In all of my planted tanks I use potting soil under the substrate for nutrients.  I have the oldest of the tanks planted with Miracle Grow Organic at a layer of 2" and apx 2" of playground sand covering that.  I have not had any issues yet with hair algea or the dreaded BB algea and my photo period can be as long as 14hrs a day.  The main tank is inbetween 2 large windows and I turn the light strip on when I get up and off when I go to bed.  This works well for me simply because I have healthy plants and do not have to trim them every day.  I have not dosed one ounce of ferts, or added one bubble of CO2.  I do keep all low light plants and have a pair of 4' 5000k 40w lights.  This tank is 72 gallons so we're talking about just over 1 wpg plus natural light.
 
plant list for that tank: Anubias Lanceolata (at least 1" of rhizome growth in 8 months), Bolbitus fern aka.
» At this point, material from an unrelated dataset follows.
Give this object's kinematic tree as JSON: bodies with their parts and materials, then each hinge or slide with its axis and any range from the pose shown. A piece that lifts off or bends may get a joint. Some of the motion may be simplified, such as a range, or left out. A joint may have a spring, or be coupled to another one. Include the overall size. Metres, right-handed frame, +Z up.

African water fern (countless new fiddleheads and runner growth of more than 3") crypt lutea (unbeleavable growth, started with 1 pot split into 5 plants, now I just split one of those into 5 more plust several runners resulting in new plants), crypt california sunset (moderate growth), undulatas (sp?) have now grown to the waters surface and across the top several inches, 1 amazon sword grandfolias has emerged from the surface and now stands a whopping 24" tall from sand to open air. 1 ruby melon sword that has more than doubled in size with apx. 10 new leaves, a bit of java moss here and there, and Guppie grass that I have to cut back about once a month.
 
I have a trio of Long Finned - Blue Eyed - Albino bristlenose plecos that keep everything cleaned up really well for me, and I think the Guppie grass sucks up alot of extras out-competing the algae for goodies.  Low tech success in my humble opinion.  I am enjoying the tank greatly for a small investment and a manageable maintence schedual.
 
A quick word on Miracle Grow Organic potting soil though.  Lots of biological material.  Wood shavings and shreds galore.  Some tannin staining of the water and believe me they find their way to the top without much trouble.  It has made what I thought would be a nice white sand bottom look like the bottom of a river bed.  Witch, actually, is not such a bad thing.  It looks very natural but has a tendency to clog the filter pads in the penguin filter pretty quick.  I rinse them in tank water about every other week when I change the water.  I have gone as long as 1 month between changes and have had no fish loss, but I try to keep an every other week w/c schedual.  In the tanks I have set up since I have gone with Fertilome Ultimate potting soil.  Unfortunatly I have not had them set up long enough to compare the growth between the two.